Omar Narrea
Profesor de la Escuela de Gestión Pública de la Universidad del Pacífico
Uno de los desenlaces más notorios que deja la pandemia es el fin de la medición del éxito peruano en base a indicadores macro. El famoso crecimiento macro ya no se entiende si, en el argot peruano, genera bonanza, pero “no se come”. Como consecuencia no será poco probable que pronto una cartera de inversión minera de U$56 mil millones o el peso de las exportaciones mineras sobre el PBI sean vistas muy alejadas de mejoras sociales o del bienestar.
Más allá del tema comunicacional existen elementos para indicar que el desarrollo traído por varios sectores económicos ha sido incompleto. En la gran o la pequeña minería esta brecha se manifiesta claramente cuando
uno observa que en Madre de Dios el trabajo es altamente precario o hay pocas regiones con gran minería donde las empresas locales cuentan con la productividad para ser proveedoras directas de esta industria. Si asumimos que esto es una tarea pendiente podríamos identificar al menos dos causas de la promesa incompleta de los números macro para el sector minero.
Primeramente, existe un tema de gobernanza de los servicios públicos. Los grandes proyectos son promovidos
y regulados por las instituciones centrales con lo cual los instrumentos se centran en dar permisos o en regular las fases de explotación. En tanto los gobiernos locales y regionales no tienen las competencias de estas funciones, ante una externalidad negativa sobre la comunidad aparecen solo como mesas de partes o canales de presión a las sedes centrales. Igualmente, si hubiera oportunidades de infraestructura originadas por la inversión minera que puedan ser aprovechadas localmente, las autoridades del territorio no cuentan con la función para agilizar trámites que puedan facilitar estas obras.

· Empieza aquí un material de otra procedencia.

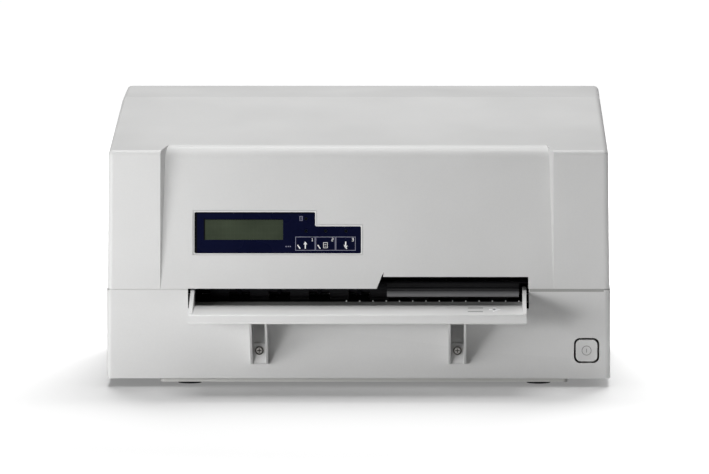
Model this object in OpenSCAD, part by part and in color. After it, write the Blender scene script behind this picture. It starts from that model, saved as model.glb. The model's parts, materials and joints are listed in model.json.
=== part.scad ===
// Flatbed dot matrix printer, as an assembly of separate pieces.
// +X is to the right seen from the front, +Y runs to the rear, +Z is up. Millimetres.
// The origin is the bottom centre of the whole printer, table and hinges included.
// Inside the modules y is measured back from the casing's front face (see at_front).

/* [Casing] */
// Width of the lower casing
body_w = 384; // [372:1:400]
// Depth of the casing, front face to rear wall
body_d = 276; // [272:1:290]
// Height of the lower casing
casing_h = 68; // [66:1:74]
// Thickness of the casing and cover walls
wall = 3; // [2.4:0.1:3.4]
// Radius of the upright corners
corner_r = 4; // [3.6:0.1:6]
// Height of the rubber feet under the base plate's rim
foot_h = 3; // [2:0.5:6]
// Height of the base plate's rim
rim_h = 3.4; // [3:0.1:6]

/* [Cover] */
// Height of the two pillars above the seam
pillar_h = 106; // [100:1:120]
// Rise of the sloped roof from the pillars to the flat rear roof
roof_rise = 25; // [16:1:30]
// Distance from the front to the crease between slope and flat roof
crease_d = 175; // [160:1:190]
// Width of the left pillar
left_pillar_w = 41; // [34:1:46]
// Width of the right pillar
right_pillar_w = 43; // [34:1:46]
// How far the centre panel is set back at its top
panel_lean = 12; // [8:0.5:14]
// Radius between the centre panel and the roof
panel_fillet = 12; // [8:0.5:16]
// Height of the slot window cut into the cover's lower edge
window_h = 9; // [6:0.5:12]

/* [Table] */
// Width of the front table
table_w = 256; // [250:1:262]
// How far the table reaches out in front of the casing
table_reach = 62; // [50:1:75]
// Height of the table's front lip
lip_h = 7.3; // [6:0.1:9]
// Distance between the two table brackets
bracket_gap = 151; // [120:1:180]

/* [Controls] */
// Width of the panel foil
foil_w = 129; // [126:1:136]
// Height of the panel foil
foil_h = 33.4; // [32:0.2:36]
// Width of the display window
lcd_w = 59.5; // [52:0.5:62]
// Height of the display window
lcd_h = 15.2; // [12:0.2:17]
// Side of the square power button
button_w = 16.5; // [14:0.5:18]
// Travel of the power button
button_travel = 3.5; // [2:0.5:4]

/* [Print mechanism] */
// Radius of the rubber sleeves on the feed shafts
feed_r = 8; // [7:0.5:9]
// Radius of the pinch rollers
pinch_r = 6; // [5:0.5:6.5]
// Radius of the front guide shaft
front_shaft_r = 5; // [4:0.5:6]
// Radius of the rear guide shaft
rear_shaft_r = 4; // [3:0.5:5]
// Teeth of each feed roller gear
roller_teeth = 60; // [58:2:62]
// Teeth of the feed motor's pinion
pinion_teeth = 20; // [18:1:22]

/* [Hidden] */
$fn = 48;

// Clearances
run_gap = 0.05;    // radial gap of a shaft that turns or slides in a bore
touch_gap = 0.3;   // gap between curved faces that nearly touch
fit_gap = 0.5;     // gap round a piece set into an opening
eps = 0.01;        // overshoot of a cut

// Heights of the main planes
plate_z = foot_h + rim_h;               // top of the base plate, foot of the casing
casing_top = plate_z + casing_h;        // top of the casing's outer skin
seam_gap = 0.8;                         // shadow line between casing and cover
seam_z = casing_top + seam_gap;         // where the cover rests on the casing's inner rim
pillar_top = seam_z + pillar_h;
roof_z = pillar_top + roof_rise;        // flat rear roof, the top of the printer
sheet_t = 1.2;                          // steel sheet
frame_t = 1.5;                          // steel of the side frames

// Hinge of the cover: its axis lies on the outer face of the rear wall, level with the seam
knuckle_r = 4.5;
hinge_pin_r = 2;
hinge_x = body_w / 2 - 40;
knuckle_w = 17;
ear_w = 6;
ear_gap = 0.4;
pin_head_t = 1.2;
pin_tail = 0.5;
hinge_half = knuckle_w / 2 + ear_gap + ear_w;   // from the middle of a hinge to an ear's outer face

front_y = (table_reach - body_d - knuckle_r) / 2;
module at_front() translate([0, front_y, 0]) children();

// Casing and cover outlines
floor_t = 2.5;
rim_t = wall / 2;                       // inner rim that carries the cover
cover_inset = 0.5;                      // the cover stands this much inside the casing's sides
side_lean = 1.1;                        // the cover's sides lean in by this much at the pillars' tops
roof_lean = 5.5;                        // and by this much at the crease of the roof
front_lean = 1;                         // the pillars lean back by this much
rear_lean = 1.5;
inner_slope = 0.3;                      // sideways slope of the pillars' inner faces

// Paper path
deck_t = 2.5;
lip_t = 3;
table_side_t = 3;
table_inside = 26;                      // how far the table runs in behind the casing's front
paper_z = casing_top - 12.1;            // top of the table and of the guide plates
table_gap = 2;                          // gap between the table's sides and the casing's opening
opening_w = table_w + 2 * table_gap;
rear_slot_w = 2 * (hinge_x - hinge_half - 12.1);
rear_slot_h = 8;
proud = 0.5;                            // the sleeves stand this much above the paper, the guides below it
guide_z = paper_z - proud;              // top of the lower guide plate
feed_y = [table_inside + 26, table_inside + 94];    // front and rear feed rollers
feed_z = paper_z + proud - feed_r;
feed_shaft_r = 3;
pinch_shaft_r = 2.5;
pinch_z = paper_z + proud + touch_gap + pinch_r;
sleeve_count = 8;
sleeve_pitch = (table_w - 11.2) / sleeve_count;
sleeve_w = 14.5;
upper_guide_z = paper_z + 14;
platen_y = (feed_y[0] + feed_y[1]) / 2; // the print line
platen_w = 8;

// Side frames and shafts
frame_x = body_w / 2 - 16;              // inner face of each side frame
frame_front = feed_y[0] - 12;
belt_y = feed_y[1] + 30;
frame_rear = belt_y + 26;
floor_z = plate_z + floor_t;
shaft_z = paper_z + 42;
shaft_y = [feed_y[0] + 4, feed_y[1]];
frame_top = shaft_z + 14;

// Carriage
column_pitch = 2.54;                    // ten characters to the inch
side_room = 145;                        // walls, frames and the two halves of the cassette
columns = floor((body_w - side_room) / column_pitch);
print_w = columns * column_pitch;
park_x = -print_w / 2;                  // the carriage rests at its left end
cassette_w = 100;
cassette_h = 12;
carriage_w = 64;
carriage_z = shaft_z - front_shaft_r - 4;
cassette_z = carriage_z - cassette_h;

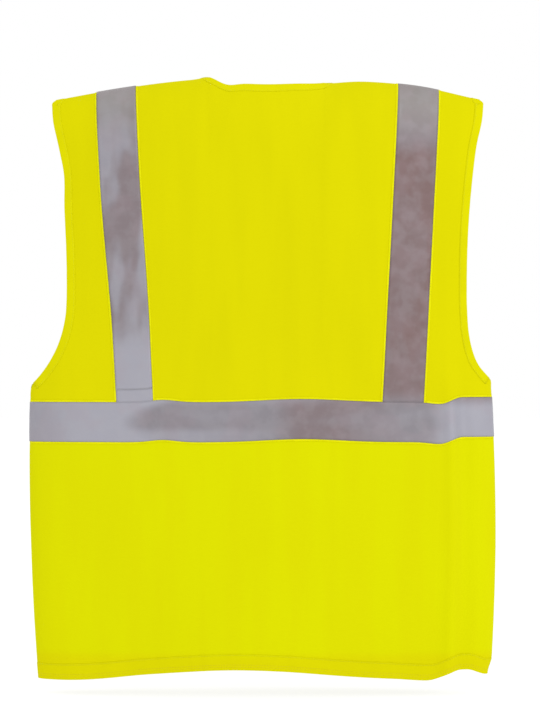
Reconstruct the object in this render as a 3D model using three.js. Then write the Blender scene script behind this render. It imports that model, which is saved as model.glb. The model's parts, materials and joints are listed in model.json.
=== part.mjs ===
// High visibility vest, upright as it hangs from a wearer's shoulders.
// Frame: millimetres, +Z up, the front faces -Y, the wearer's left is +X.
// The origin lies between the two neck points, at their height.
// Every cloth piece is a thin slab laid on one shared grid per panel, so that the layers of a
// seam, a tape or a binding keep the same facets and an even gap.

import * as THREE from "three";
import { mergeVertices } from "three/addons/utils/BufferGeometryUtils.js";

// Overall shape
const BODY_LENGTH = 760; // neck point to hem
const CHEST_HALF = 293; // half width at the underarm
const HEM_HALF = CHEST_HALF - 5; // half width at the hem
const SIDE_BULGE = 5.7; // how far the side seam swells between underarm and hem
const BACK_DEPTH_TOP = 42; // how far the back stands off the seam plane at the shoulders
const FRONT_DEPTH_TOP = 40;
const DEPTH_HEM = 50; // the same at the hem, front and back
const SHOULDER_ROUND = 110; // height over which the shoulders round over

// Neck and shoulders
const NECK_HALF = 75; // neck point, from the centre
const NECK_BACK_DROP = 10; // back neckline below the neck points
const NECK_RISE = 14; // virtual ridge over the neck, above the neck points
const TIP_HALF = CHEST_HALF - 19; // shoulder tip, from the centre
const SHOULDER_DROP = 28; // shoulder tip below the neck point
const SHOULDER_BEND = 1.4; // over 1 makes the shoulder line fall faster towards the tip

// Armholes
const UNDERARM_DROP = 391; // underarm below the neck point
const ARMHOLE_HALF = CHEST_HALF - 40; // narrowest half width, across the armholes
const ARMHOLE_NARROW_DROP = 250; // where that is, below the neck point
const ARMHOLE_FLARE = 3.3; // power of the curve out to the underarm

// Front opening
const V_DEPTH = 290; // neck point to the bottom of the V
const V_BEND = 1.1;
const LAP_HALF = 20; // each front crosses the centre line by this much
const FOLD_INSET = 13; // fold line inside the neck point, where it starts
const FOLD_START = 60; // how far below the neck point it starts
const FLAP_TOP = 120; // the opening part of a front starts this far down
const LIFT_FULL = 0.7; // share of the V's depth by which the left front has its full lift

// Tapes, bindings and trims
const TAPE_WIDTH = 50;
const TAPE_BELOW_UNDERARM = 21;
const BRACE_TOP = TIP_HALF - 56.5 - TAPE_WIDTH; // inner edge of a brace at the shoulder
const BRACE_WAIST = CHEST_HALF - 97.5 - TAPE_WIDTH; // the same at the waist tape
const FOLD_HEM = BRACE_WAIST - 5.5; // fold line from the centre, at the hem
const BINDING_WIDTH = 10;
const BINDING_STOP = 3.2; // an armhole binding ends this far above the underarm
const HEM_WIDTH = 20;
const SEAM_ALLOWANCE = 8;
const PATCH_WIDTH = 20; // hook and loop patches
const PATCH_LENGTH = 50;
const LABEL_WIDTH = 45;
const LABEL_LENGTH = 70;
const LABEL_DROP = 4; // top of the label below the middle of the back neckline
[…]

Así, existen dos niveles operando en el territorio frente a lo cual cada involucrado establece sus propios canales sujeto a sus recursos y competencias. En la práctica, las comunidades con sus representantes establecen una agenda con la empresa minera principalmente en torno a proyectos. Los gobiernos locales y regionales se convierten en quienes ejecutan las infraestructuras provenientes del canon, pero debido a sus limitadas competencias, estas inversiones no compensan todas las externalidades generadas por las grandes inversiones. Finalmente, el Estado central aparece en su rol de otorgar permisos y solo retornan ante el surgimiento de conflictos cuando tenga que asumir algún compromiso. De esta forma, los canales pueden avanzar en paralelo perdiendo las sinergias que podrían generar los actores.
El segundo lugar se relaciona a la falta de un rol explícito que se le da a la minería en los planes de desarrollo concertados regionales o locales. Ante este vacío, los objetivos estratégicos que guían el largo plazo en un territorio ignoran las externalidades negativas o los potenciales que trae la gran minería sobre las dimensiones
sociales, económicas y ambientales. Como resultado se desaprovechan oportunidades de realizar grandes proyectos de impacto regional con los recursos mineros. Inclusive, se desaprovecha los nuevos servicios e infraestructuras que surgen en el territorio para atender al proyecto minero y que luego podrían servir para desarrollar nuevos sectores económicos fuera de los recursos naturales.
Hemos querido resaltar lo que no se puede ver desde los grandes números. Con ello se puede ver que una tarea
pendiente es que la minería ofrezca un aporte a la visión de desarrollo territorial. Esta tarea no recae solamente
en las empresas mineras, sino que exige un liderazgo del estado central para alinear los roles que deben seguir los involucrados con énfasis a dotar de funciones a los gobiernos locales y regionales para mitigar las externalidades y encontrar atajos para aprovechar las potencialidades.